Because interaction preferences may change as habitats are modified, we focus on predicting weighted network structure in modified habitat types using models primarily calibrated with data collected from unmodified habitat types. We consider a total of seven models with different complexities and data requirements, and show that neglecting to separate changes in relative species abundance from changes in species behaviour results in poor predictions of weighted network structure. We then assess the performance of five models based on ecological mechanisms that do make this separation and show that including increasingly more information from modified habitat types results in progressively better predictions. We find that models that capture systematic, community-wide changes in interaction preferences offer the best combination of model complexity and performance. These changes could, for example, relate to altered resource selectivity by consumers in habitat types with minimal forest coverage. Our new modelling approach represents a simple yet powerful way of scaling up existing data to predict weighted network structure across multiple field sites of a given habitat type, predict the effects of habitat modification, and inform the amount and type of additional data that should be collected in novel environments to improve predictions.

## Results

### Weighted host-parasitoid networks

Weighted networks record the frequency of interactions between pairs of species in a community and have become the standard tool for studying changes in interspecific interactions. We tested the performance of our models using empirical networks from four independent studies: Ecuador^{10}, Indonesia^{11}, Swiss lowland^{12} and Swiss meadow^{13}. These studies involve similar guilds of interacting species (cavity-nesting bees and wasps and their parasitoid consumers), but are drawn from diverse ecosystems, including tropical forest and agroforest, temperate meadows and plains, as well as modified versions of these habitat types. In each study, interaction data were collected from modified and unmodified habitat types, with coordinated sampling at multiple field sites in a given habitat type (see Methods section and Supplementary Note 1).

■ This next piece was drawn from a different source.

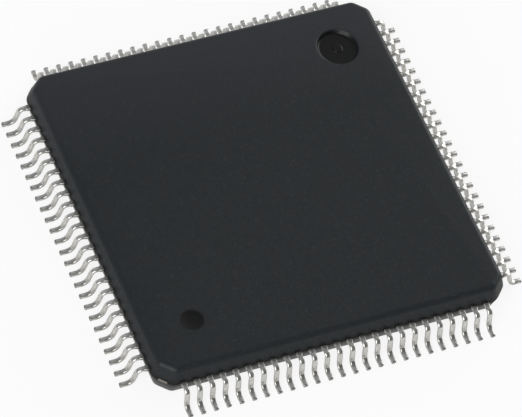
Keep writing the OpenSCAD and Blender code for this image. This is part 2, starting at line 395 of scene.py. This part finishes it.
def lead_row(name, turn):
    """A row of leads: a rounded rectangle carried along the lead's centre line, once a lead.

    A point of the ring lies off the centre line by its share of the width, along the row, and
    by its share of the thickness, square to the slope. The row is then turned to its side.
    """
    u, z, tilt, width, inset, share = lead_stations()
    signs, directions = section_ring()
    number = np.arange(LEADS_PER_SIDE) - (LEADS_PER_SIDE - 1) / 2
    row_v = number[:, None] * (TIP_PITCH + (LEAD_PITCH - TIP_PITCH) * share)
    half_width = (width / 2 - EDGE_RADIUS - inset)[:, None]
    half_thickness = (LEAD_THICKNESS / 2 - EDGE_RADIUS - inset / 2)[:, None]
    across = signs[:, 0] * half_width + directions[:, 0] * EDGE_RADIUS
    up = signs[:, 1] * half_thickness + directions[:, 1] * EDGE_RADIUS
    out = u[:, None] + up * np.sin(tilt)[:, None]
    high = z[:, None] + up * np.cos(tilt)[:, None]

    points = np.empty((LEADS_PER_SIDE, len(u), len(signs), 3))
    along = row_v[:, :, None] + across
    points[..., 0] = out * np.cos(turn) - along * np.sin(turn)
    points[..., 1] = out * np.sin(turn) + along * np.cos(turn)
    points[..., 2] = high

    index = np.arange(points[..., 0].size).reshape(points.shape[:3])
    after = np.roll(index, -1, axis=2)
    quads = np.stack([index[:, :-1], after[:, :-1], after[:, 1:], index[:, 1:]], -1)
    faces = quads.reshape(-1, 4).tolist()
    faces += index[:, 0, ::-1].tolist()
    faces += index[:, -1].tolist()
    return new_piece(name, points.reshape(-1, 3), faces)


# ---------------------------------------------------------------- body
def edge_arc(u, z, radius, start, end, steps):
    """Points of an arc about (u, z), as distance out and height, between angles in degrees."""
    angle = np.radians(np.linspace(start, end, steps))
    return np.stack([u + radius * np.cos(angle), z + radius * np.sin(angle)], 1)


def wall_profile():
    """Section of the body's wall from the underside up: edge, wall, parting edge, wall, edge.

    A wall leans in by the tangent of the draft for each unit of height off the parting line,
    and each edge is an arc that touches the faces on both of its sides.
    """
    draft = np.radians(DRAFT_DEGREES)
    bottom_z = BODY_LOW.z + BOTTOM_EDGE
    top_z = BODY_HIGH.z - TOP_EDGE
    side = BODY_HIGH.x
    bottom_u = side - (PARTING_HEIGHT - bottom_z) * np.tan(draft) - BOTTOM_EDGE / np.cos(draft)
    parting_u = side - PARTING_EDGE / np.cos(draft)
    top_u = side - (top_z - PARTING_HEIGHT) * np.tan(draft) - TOP_EDGE / np.cos(draft)
    return np.concatenate([
        edge_arc(bottom_u, bottom_z, BOTTOM_EDGE, -90, -DRAFT_DEGREES, BOTTOM_STEPS),
        edge_arc(parting_u, PARTING_HEIGHT, PARTING_EDGE, -DRAFT_DEGREES, DRAFT_DEGREES,
                 PARTING_STEPS),
        edge_arc(top_u, top_z, TOP_EDGE, DRAFT_DEGREES, 90, TOP_STEPS),
    ])


def outline_rings(profile):
    """Profile carried round the eight-sided outline: a ring of points for each of its points.

    A corner's arc keeps its centre at every height. Its radius is CORNER_RADIUS less what the
    wall leans in there, so the rings stay parallel.
    """
    side = BODY_HIGH.x
    step = np.pi / 4
    turn = np.arange(8) * step
    corner = (2 * side - CORNER_CUT) / np.sqrt(2)
    reach = np.where(np.arange(8) % 2, corner, side) - CORNER_RADIUS
    ahead = (np.roll(reach, -1) - reach * np.cos(step)) / np.sin(step)
    normal = np.stack([np.cos(turn), np.sin(turn)], 1)
    tangent = np.stack([-np.sin(turn), np.cos(turn)], 1)
    centre = reach[:, None] * normal + ahead[:, None] * tangent
    angle = turn[:, None] + np.linspace(0, step, CORNER_STEPS)
    direction = np.stack([np.cos(angle), np.sin(angle)], -1)
    radius = CORNER_RADIUS - side + profile[:, 0]
    flat = centre[:, None] + direction * radius[:, None, None, None]
    rings = np.empty((len(profile), angle.size, 3))
    rings[..., :2] = flat.reshape(len(profile), -1, 2)
    rings[..., 2] = profile[:, 1, None]
    return rings


def dish(radius, depth, wall):
    """Section of a dish, rows of radius and height: its flat rim, then a wall down to the floor.

    The wall is half a cosine wave, so it bends softly out of the face and into the floor.
    """
    share = np.linspace(0, 1, MARK_WALL_STEPS)
    slope = np.stack([radius - wall * share, depth * (np.cos(np.pi * share) - 1) / 2], 1)
    return np.concatenate([[(radius + MARK_RIM, 0)], slope, [(radius - wall - FLOOR_RIM, -depth)]])


def boss(depth):
    """Section of the low boss on the recess's floor, rows of radius and height."""
    share = np.linspace(0, 1, BOSS_WALL_STEPS)
    rise = BOSS_HEIGHT * (1 - np.cos(np.pi * share)) / 2
    slope = np.stack([BOSS_RADIUS + BOSS_WALL * (1 - share), rise - depth], 1)
    foot = (BOSS_RADIUS + BOSS_WALL + FLOOR_RIM, -depth)
    top = (BOSS_RADIUS - FLOOR_RIM, BOSS_HEIGHT - depth)
    return np.concatenate([[foot], slope, [top]])


def turned(section, x, y, z, up):
    """Section turned about the upright axis at (x, y), anticlockwise seen from outside the face.

    The face lies at height z and looks up where up is 1 and down where it is -1.
    """
    angle = up * np.arange(MARK_STEPS) * 2 * np.pi / MARK_STEPS
    rings = np.empty((len(section), MARK_STEPS, 3))
    rings[..., 0] = x + section[:, 0, None] * np.cos(angle)
    rings[..., 1] = y + section[:, 0, None] * np.sin(angle)
    rings[..., 2] = z + up * section[:, 1, None]
    return rings


def ring_faces(rings, first):
    """Quads between each ring and the next, and the numbers of the rings' points from first on."""
    index = first + np.arange(rings.shape[0] * rings.shape[1]).reshape(rings.shape[:2])
    after = np.roll(index, -1, axis=1)
    quads = np.stack([index[:-1], after[:-1], after[1:], index[1:]], -1)
    return quads.reshape(-1, 4).tolist(), index


def flat_face(outline, holes, points, up):
    """Triangles of a level face between its outline and its round holes, as point numbers."""
    loops = [outline, *holes]
    order = np.concatenate(loops)
    edges = []
    start = 0
    for loop in loops:
        ends = np.arange(len(loop))
        edges += np.stack([start + ends, start + np.roll(ends, -1)], 1).tolist()
        start += len(loop)
    flat = [Vector(point) for point in points[order, :2]]
    _, _, faces, sources, _, _ = delaunay_2d_cdt(flat, edges, [], INSIDE_ONLY, SAME_POINT)
    numbers = np.array([source[0] for source in sources])
    triangles = order[numbers[np.array(faces)]]
    middle = points[triangles].mean(axis=1)[:, :2]
    keep = np.ones(len(triangles), bool)
    for hole in holes:
        centre = points[hole].mean(axis=0)[:2]
        reach = np.linalg.norm(points[hole[0], :2] - centre)
        keep &= np.linalg.norm(middle - centre, axis=1) > reach
    triangles = triangles[keep]
    a, b, c = points[triangles[:, 0]], points[triangles[:, 1]], points[triangles[:, 2]]
    turned_over = np.cross(b - a, c - a)[:, 2] * up < 0
    triangles[turned_over] = triangles[turned_over][:, ::-1]
    return triangles.tolist()


def moulding(name):
    """The body's skin: its walls, its two level faces and the round marks sunk in them."""
    outline = outline_rings(wall_profile())
    low_z, high_z = BODY_LOW.z, BODY_HIGH.z
    recess = np.concatenate([dish(*EJECTOR_RECESS), boss(EJECTOR_RECESS[1])])
    marks = [
        turned(recess, MARK_PLACE, MARK_PLACE, high_z, 1),
        turned(dish(*PIN_MARK), -MARK_PLACE, -MARK_PLACE, high_z, 1),
        turned(dish(*UNDER_MARK), MARK_PLACE, -MARK_PLACE, low_z, -1),
        turned(dish(*UNDER_MARK), -MARK_PLACE, MARK_PLACE, low_z, -1),
    ]
    points = np.concatenate([part.reshape(-1, 3) for part in [outline, *marks]])
    faces, index = ring_faces(outline, 0)
    rims = []
    first = index.size
    for rings in marks:
        quads, mark_index = ring_faces(rings, first)
        faces += quads
        faces.append(mark_index[-1].tolist())
        rims.append(mark_index[0])
        first += mark_index.size
    faces += flat_face(index[-1], rims[:2], points, 1)
    faces += flat_face(index[0], rims[2:], points, -1)
    return new_piece(name, points, faces)


# ---------------------------------------------------------------- studio
def view_camera():
    """Long lens that looks down at the chip across its first-lead corner."""
    ahead = Vector((np.sin(VIEW_TURN) * np.cos(VIEW_RISE), np.cos(VIEW_TURN) * np.cos(VIEW_RISE),
                    -np.sin(VIEW_RISE)))
    level = Vector((np.cos(VIEW_TURN), -np.sin(VIEW_TURN), 0))
    upright = level.cross(ahead)
    right = level * np.cos(VIEW_ROLL) + upright * np.sin(VIEW_ROLL)
    top = right.cross(ahead)
    data = bpy.data.cameras.new("camera")
    data.lens = VIEW_LENS
    data.clip_start = 1 * MM
    camera = bpy.data.objects.new("camera", data)
    axes = Matrix((right, top, -ahead)).transposed().to_4x4()
    camera.matrix_world = Matrix.Translation(VIEW_AIM - ahead * VIEW_DISTANCE) @ axes
    bpy.context.scene.collection.objects.link(camera)
    bpy.context.scene.camera = camera


def softbox(name, direction, distance, size, strength, colour):
    """Square soft lamp that faces the chip from that direction. Its power grows with its area."""
    data = bpy.data.lights.new(name, "AREA")
    data.size = size
    data.energy = strength * size * size
    data.color = colour
    lamp = bpy.data.objects.new(name, data)
    toward = Vector(direction).normalized()
    lamp.matrix_world = (Matrix.Translation(toward * distance)
                         @ toward.to_track_quat("Z", "Y").to_matrix().to_4x4())
    lamp.visible_camera = False
    bpy.context.scene.collection.objects.link(lamp)


def lightened(tree, tone, glow):
    """Diffuse shader of that tone with a steady white glow added."""
    base = add(tree, "ShaderNodeBsdfDiffuse", {"Color": tone}).outputs[0]
    light = add(tree, "ShaderNodeEmission", {"Color": (1.0, 1.0, 1.0), "Strength": glow})
    return add(tree, "ShaderNodeAddShader", {0: base, 1: light.outputs[0]}).outputs[0]


def choose(tree, share, first, second):
    """Shader that is the first where share is 0 and the second where it is 1."""
    return add(tree, "ShaderNodeMixShader", {0: share, 1: first, 2: second}).outputs[0]


def studio_floor(size):
    """White floor just below the feet, which keeps the chip's soft shadow.

    The camera sees it lighter than the lamps make it, and shiny faces see it a little dimmer.
    """
    half = size / 2
    depth = -0.004 * MM
    corners = [(-half, -half, depth), (half, -half, depth), (half, half, depth),
               (-half, half, depth)]
    floor = new_piece("floor", corners, [(0, 1, 2, 3)])
    material = bpy.data.materials.new("white_floor")
    tree = new_nodes(material)
    path = add(tree, "ShaderNodeLightPath")
    lit = add(tree, "ShaderNodeBsdfDiffuse", {"Color": (0.8, 0.8, 0.8)}).outputs[0]
    mirrored = lightened(tree, (0.45, 0.44, 0.42), 0.36)
    shown = lightened(tree, (0.18, 0.18, 0.18), 0.85)
    surface = choose(tree, path.outputs["Is Glossy Ray"], lit, mirrored)
    surface = choose(tree, path.outputs["Is Camera Ray"], surface, shown)
    add(tree, "ShaderNodeOutputMaterial", {"Surface": surface})
    floor.data.materials.append(material)


def studio_world():
    """Dim grey room, lighter towards +Y than behind the camera."""
    world = bpy.data.worlds.new("studio")
    bpy.context.scene.world = world
    tree = new_nodes(world)
    direction = add(tree, "ShaderNodeTexCoord").outputs["Generated"]
    north = add(tree, "ShaderNodeSeparateXYZ", {0: direction}).outputs["Y"]
    share = combine(tree, "POWER", remap(tree, north, -1.0, 1.0), 2.0)
    shade = mix_colour(tree, share, (0.14, 0.142, 0.145), (0.46, 0.47, 0.48))
    sky = add(tree, "ShaderNodeBackground", {"Color": shade, "Strength": 1.0})
    add(tree, "ShaderNodeOutputWorld", {"Surface": sky.outputs[0]})


# ---------------------------------------------------------------- the chip
def dress(node, material):
    """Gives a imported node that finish, in place of its own."""
    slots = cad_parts[node].data.materials
    slots.clear()
    slots.append(material)


def stand_in(piece, node, material):
    """Puts a piece in a node's place, with that finish."""
    piece.data.materials.append(material)
    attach(piece, "root")
    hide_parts(node)


def chip():
    """Dresses the pieces inside, and puts the moulding and the rows of leads in place."""
    tin = finish_material("tin_plating", tin_plating)
    gold = finish_material("gold_wire", inner_finish(
        (0.85, 0.60, 0.22), (0.95, 0.72, 0.32), 0.25, 0.05 * MM, 1.0))
    dress("die_paddle", finish_material("copper_frame", inner_finish(
        (0.70, 0.42, 0.30), (0.82, 0.52, 0.38), 0.45, 0.2 * MM, 1.0, (0.36, 0.33, 0.29))))
    dress("die_attach", finish_material("silver_adhesive", inner_finish(
        (0.45, 0.45, 0.44), (0.62, 0.62, 0.60), 0.5, 0.1 * MM, 0.6)))
    dress("die", finish_material("silicon", inner_finish(
        (0.20, 0.22, 0.27), (0.26, 0.28, 0.33), 0.15, 0.5 * MM, 0.8)))
    stand_in(moulding("moulded_body"), "body",
             finish_material("mould_compound", mould_compound))
    for side, degrees in {"south": -90, "east": 0, "north": 90, "west": 180}.items():
        dress(f"bond_wires_{side}", gold)
        row = lead_row(f"plated_leads_{side}", np.radians(degrees))
        stand_in(row, f"leads_{side}", tin)


view_camera()
chip()
studio_floor(size=4.0)
studio_world()
softbox("key", direction=(0.85, 0.38, 0.30), distance=0.4, size=0.3, strength=8,
        colour=(1.0, 0.985, 0.96))
softbox("fill", direction=(-0.6, -0.55, 0.58), distance=0.45, size=0.4, strength=9,
        colour=(1.0, 1.0, 1.0))
bpy.context.scene.view_settings.view_transform = "Standard"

We analysed each study as a separate data set and organised data into a three-level hierarchy: network, group of networks and data set. Each network was built from interaction data collected at a single field site. For mathematical convenience, we represent weighted networks as matrices with entries *B*
_{
ijk
} that record the number of interactions, also referred to as counts, between host species *i* and parasitoid species *j* at field site *k*. To test hypotheses more easily, we grouped networks by habitat type and used metadata to identify two features with each group: habitat complexity and consumer-resource ratio. For habitat complexity, we labelled groups as either ‘forested’ or ‘open’ based on metadata including tree species richness and measurements of light intensity at ground level. We defined consumer-resource ratio as the total number of successful parasitism events across all species divided by the total number of parasitised and unparasitised hosts collected in the field. This measure indicates how easily parasitoids are able to locate their hosts in particular habitat types, and we labelled groups as being associated with either ‘high’ or ‘low’ consumer-resource ratio.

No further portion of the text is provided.